We have all heard this tired, ghastly nonsense for so long that it is almost pointless to answer the absurd conclusions of war advocates. But Mr. Osbourne has put the defense of the Iraq war on such shaky ground that it will be a real pleasure to break his appalling position to pieces. Aside from all the normal dishonest and misleading things that war advocates tend to say about Iraq, Mr. Osbourne has the nerve to claim that invading Iraq was to safeguard our “way of life.”

It was not true for Britain, and it was not true for the United States. If some tinpot country on the other side of the globe obtains even nuclear weapons (which Iraq was in no realistic danger of ever doing), our way of life would go on for the simple reason that the tinpot country has no incentive or interest in using those weapons against the greatest miltary power on earth and its allies. Arguably, we have much more to fear from Pakistan’s nuclear weapons falling into the hands of Islamists, because the Islamists and their security services are sometimes the same people–nothing like this could be said for Iraq.
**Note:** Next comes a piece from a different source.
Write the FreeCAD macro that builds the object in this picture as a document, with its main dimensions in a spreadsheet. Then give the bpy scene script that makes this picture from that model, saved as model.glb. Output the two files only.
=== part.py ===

But what is our approach to Pakistan, arch-proliferator and terrorist sponsor? We sell them weapons and raise them to equal standing with our best allies. Our way of life remains, thank God, quite secure in spite of the insane policies of our governments.

Besides, governments do not hand off their most-prized weapons to third parties and extremists with their own agendas. It has never happened, and I will venture a guess that it never will happen. It is particularly difficult to do this, though, when they do not possess these weapons, which most honest observers suspected about Iraq by the start of 2002. I say honest observers, because most of the ‘expert’ opinion supporting the government position was demonstrably either not honest or not competent.
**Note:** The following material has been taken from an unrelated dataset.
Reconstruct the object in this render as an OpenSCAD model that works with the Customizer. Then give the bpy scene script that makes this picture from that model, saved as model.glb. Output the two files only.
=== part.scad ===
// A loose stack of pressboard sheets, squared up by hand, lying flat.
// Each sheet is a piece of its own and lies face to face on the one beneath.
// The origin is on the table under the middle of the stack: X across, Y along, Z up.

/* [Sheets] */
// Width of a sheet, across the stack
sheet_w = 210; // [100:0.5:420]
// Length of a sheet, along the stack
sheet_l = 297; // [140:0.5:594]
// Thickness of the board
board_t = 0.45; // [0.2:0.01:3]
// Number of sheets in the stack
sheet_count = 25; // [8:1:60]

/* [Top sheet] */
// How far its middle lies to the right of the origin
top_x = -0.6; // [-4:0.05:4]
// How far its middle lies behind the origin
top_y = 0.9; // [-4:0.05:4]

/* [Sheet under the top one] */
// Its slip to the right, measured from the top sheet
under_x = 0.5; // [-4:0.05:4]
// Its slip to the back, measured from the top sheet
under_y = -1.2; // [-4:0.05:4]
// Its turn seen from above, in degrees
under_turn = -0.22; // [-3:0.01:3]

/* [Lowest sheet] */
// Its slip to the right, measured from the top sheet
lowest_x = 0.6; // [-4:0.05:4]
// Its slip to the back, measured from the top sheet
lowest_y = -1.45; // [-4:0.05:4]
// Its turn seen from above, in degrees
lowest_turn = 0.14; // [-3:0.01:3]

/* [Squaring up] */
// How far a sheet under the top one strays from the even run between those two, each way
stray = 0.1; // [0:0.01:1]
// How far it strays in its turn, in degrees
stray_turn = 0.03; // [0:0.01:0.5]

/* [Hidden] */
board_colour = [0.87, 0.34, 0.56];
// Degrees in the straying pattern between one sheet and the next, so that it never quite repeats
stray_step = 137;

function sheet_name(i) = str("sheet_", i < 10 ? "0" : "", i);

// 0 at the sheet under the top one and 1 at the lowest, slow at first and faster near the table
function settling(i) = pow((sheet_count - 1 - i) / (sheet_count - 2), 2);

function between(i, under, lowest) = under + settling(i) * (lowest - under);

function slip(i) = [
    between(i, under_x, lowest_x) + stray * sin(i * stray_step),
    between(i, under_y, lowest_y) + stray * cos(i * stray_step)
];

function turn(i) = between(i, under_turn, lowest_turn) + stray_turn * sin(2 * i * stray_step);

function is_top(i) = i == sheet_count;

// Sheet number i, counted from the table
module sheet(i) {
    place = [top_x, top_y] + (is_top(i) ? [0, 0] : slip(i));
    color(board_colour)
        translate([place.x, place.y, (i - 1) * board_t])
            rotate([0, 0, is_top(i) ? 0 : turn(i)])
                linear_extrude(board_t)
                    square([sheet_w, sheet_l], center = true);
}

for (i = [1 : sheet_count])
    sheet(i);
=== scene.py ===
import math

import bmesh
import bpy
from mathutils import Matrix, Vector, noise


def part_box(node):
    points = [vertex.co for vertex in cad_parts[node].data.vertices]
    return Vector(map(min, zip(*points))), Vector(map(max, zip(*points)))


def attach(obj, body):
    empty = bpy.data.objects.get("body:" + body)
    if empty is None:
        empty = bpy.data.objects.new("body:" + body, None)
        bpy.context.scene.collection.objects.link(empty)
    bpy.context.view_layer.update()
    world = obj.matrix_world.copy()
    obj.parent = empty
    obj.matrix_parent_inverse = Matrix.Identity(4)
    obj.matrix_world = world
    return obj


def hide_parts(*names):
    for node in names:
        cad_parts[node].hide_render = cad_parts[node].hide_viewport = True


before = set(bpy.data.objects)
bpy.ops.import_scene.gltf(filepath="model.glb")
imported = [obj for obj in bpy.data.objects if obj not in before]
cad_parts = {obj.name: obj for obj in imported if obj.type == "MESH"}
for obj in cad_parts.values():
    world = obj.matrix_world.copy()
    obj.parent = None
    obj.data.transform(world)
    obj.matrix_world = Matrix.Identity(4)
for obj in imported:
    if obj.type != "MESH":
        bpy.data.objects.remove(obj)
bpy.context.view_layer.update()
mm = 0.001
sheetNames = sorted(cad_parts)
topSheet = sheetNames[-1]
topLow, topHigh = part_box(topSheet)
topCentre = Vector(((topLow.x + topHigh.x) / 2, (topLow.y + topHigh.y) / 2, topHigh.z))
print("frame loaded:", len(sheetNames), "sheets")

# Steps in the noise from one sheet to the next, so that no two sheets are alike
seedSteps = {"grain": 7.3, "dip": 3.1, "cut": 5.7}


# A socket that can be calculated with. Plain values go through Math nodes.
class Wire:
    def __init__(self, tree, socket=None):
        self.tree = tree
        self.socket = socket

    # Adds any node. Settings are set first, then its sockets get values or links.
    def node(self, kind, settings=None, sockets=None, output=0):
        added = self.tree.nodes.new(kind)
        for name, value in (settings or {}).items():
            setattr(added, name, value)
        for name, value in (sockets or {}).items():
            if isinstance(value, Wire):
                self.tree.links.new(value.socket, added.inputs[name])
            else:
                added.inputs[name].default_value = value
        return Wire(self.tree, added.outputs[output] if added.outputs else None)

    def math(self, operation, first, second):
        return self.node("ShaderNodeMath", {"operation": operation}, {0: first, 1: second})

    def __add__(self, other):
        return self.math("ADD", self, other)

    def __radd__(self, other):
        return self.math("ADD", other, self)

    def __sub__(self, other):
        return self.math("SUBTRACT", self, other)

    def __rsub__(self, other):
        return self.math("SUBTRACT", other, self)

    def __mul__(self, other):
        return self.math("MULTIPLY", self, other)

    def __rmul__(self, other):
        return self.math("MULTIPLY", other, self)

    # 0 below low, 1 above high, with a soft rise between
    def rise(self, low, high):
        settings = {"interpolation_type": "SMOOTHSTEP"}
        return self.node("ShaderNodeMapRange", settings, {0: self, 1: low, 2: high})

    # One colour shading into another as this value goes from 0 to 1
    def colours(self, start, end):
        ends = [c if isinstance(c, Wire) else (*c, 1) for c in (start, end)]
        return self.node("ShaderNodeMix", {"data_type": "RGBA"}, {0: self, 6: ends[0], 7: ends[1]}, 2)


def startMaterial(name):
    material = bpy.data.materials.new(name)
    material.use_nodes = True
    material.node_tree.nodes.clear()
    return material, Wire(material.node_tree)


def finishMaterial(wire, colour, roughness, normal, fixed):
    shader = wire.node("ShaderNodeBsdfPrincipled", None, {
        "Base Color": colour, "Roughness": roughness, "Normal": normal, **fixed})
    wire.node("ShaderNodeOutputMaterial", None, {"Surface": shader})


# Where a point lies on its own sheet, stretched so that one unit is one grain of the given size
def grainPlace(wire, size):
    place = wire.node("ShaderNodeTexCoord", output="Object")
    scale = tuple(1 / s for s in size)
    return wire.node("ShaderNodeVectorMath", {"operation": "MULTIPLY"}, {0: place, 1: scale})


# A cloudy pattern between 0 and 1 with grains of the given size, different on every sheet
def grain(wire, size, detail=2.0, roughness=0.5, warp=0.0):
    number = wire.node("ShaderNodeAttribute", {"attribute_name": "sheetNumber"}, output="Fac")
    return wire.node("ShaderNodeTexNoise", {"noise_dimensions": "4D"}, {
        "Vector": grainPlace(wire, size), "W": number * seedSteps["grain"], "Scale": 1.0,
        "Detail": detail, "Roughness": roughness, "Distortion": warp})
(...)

Let us understand a few more things about Iraq. It was put under sanctions more stringent and oppressive than those imposed on the defeated Central Powers in 1918 after losing a horribly lopsided war in which it suffered most of the losses. Though arguably it had already been punished more than enough for the government’s crimes, Iraq had to endure thirteen more years of privation, continuous bombing and interference in its internal affairs that would justify the most ferocious outrage if it were done to another country by one of our adversaries.

The ensuing moral horror of that sanctions regime was, for an action of the “international community,” unparalleled in its sheer barbarity and futility. The no-fly zones were illegal under all international law–they were established unilaterally by Britain and America, and they were used to conduct an undeclared, illegitimate war against Iraq for a decade, causing some unknown number of casualties in the process. This country, which was being routinely terrorised and besieged for the crimes of a few men, was supposed to be the threat to our way of life. Now, I ask you, can a person who believes such a thing be in his right mind?

Iraq had invaded its neighbours, and so is not entitled to the normal protections of international law–how much less protection then would our country receive after starting a war on the other side of the world? One would have to suppose that another Near Eastern state that has developed nuclear weapons, invaded its neighbours, routinely subjugates a captive population and is subject to U.N. resolutions also deserves nothing less than the third degree. Yes, these treacly, latter-day prophets of human rights must be raring at the bit to bring justice to Palestine! Isn’t Israel somehow a threat to our “way of life” as well? Their nuclear weapons might, just might, fall into the wrong hands–you can never be too sure! Strangely, the attack Iraq lobby becomes astonishingly quiet on this subject. It is hardly a secret why that is so, but that is a topic for another day.

But why stop with Iraq? Quick, find another small, outmatched country to vilify! Obviously, if other governments engaged in the kind of paranoid vilification of an Israel, Pakistan or Taiwan, such as ours engaged in with Iraq, we would quite properly regard their statements as nonsense and so much chauvinistic bluster. How pitifully vulnerable is our way of life, if a government’s merely potential possession on the other side of the world of weapons which we possess in abundance constitutes a “fundamental assault” to that way of life? Who today now regards Russia as a threat to our “way of life”?

Of course, the whole case falls apart when one realises that Iraq, of all the presumably anti-Western states in the region, had the least connection to sponsoring terrorism of any kind anywhere in the world. Iraq literally had no means of delivery that would fulfill the lunatic prophecies of the British and American governments. Every honest and informed person knows this, at least now. Why does Mr. Osbourne, a Tory, for goodness’ sake, continue to preach such rubbish?

It is perhaps forgivable that reasonable people were frightened into believing the dire warnings of the government, and that they chose poorly when it came time to either support or oppose this war. What is quite indefensible is the continued perversion of the truth that some small country’s exaggerated arsenal endangered the way of life of the most powerful countries in the world. The Russians might as well attack Poland for fear of being conquered–it would make as much sense.

This weird, largely inexplicable Iraqiphobia is a profoundly exaggerated echo of the hysterical British fears about German ambitions, fears which precipitated a war that wrought the very destruction of British supremacy more effectively than limited German aspirations could ever have done. It is all the more ridiculous, though, because Iraq could never have aspired to be the equivalent of Germany’s “threat” to Britain.

It seems pretty clear to me that if there is a “way of life” that requires us to start wars with countries that have never done us any harm, that way of life is pretty dreadful and ought not be defended. I very much prefer to believe that our way of life does not require this, and never will require it. I can only hope that the George Osbournes of the world come to see this as well.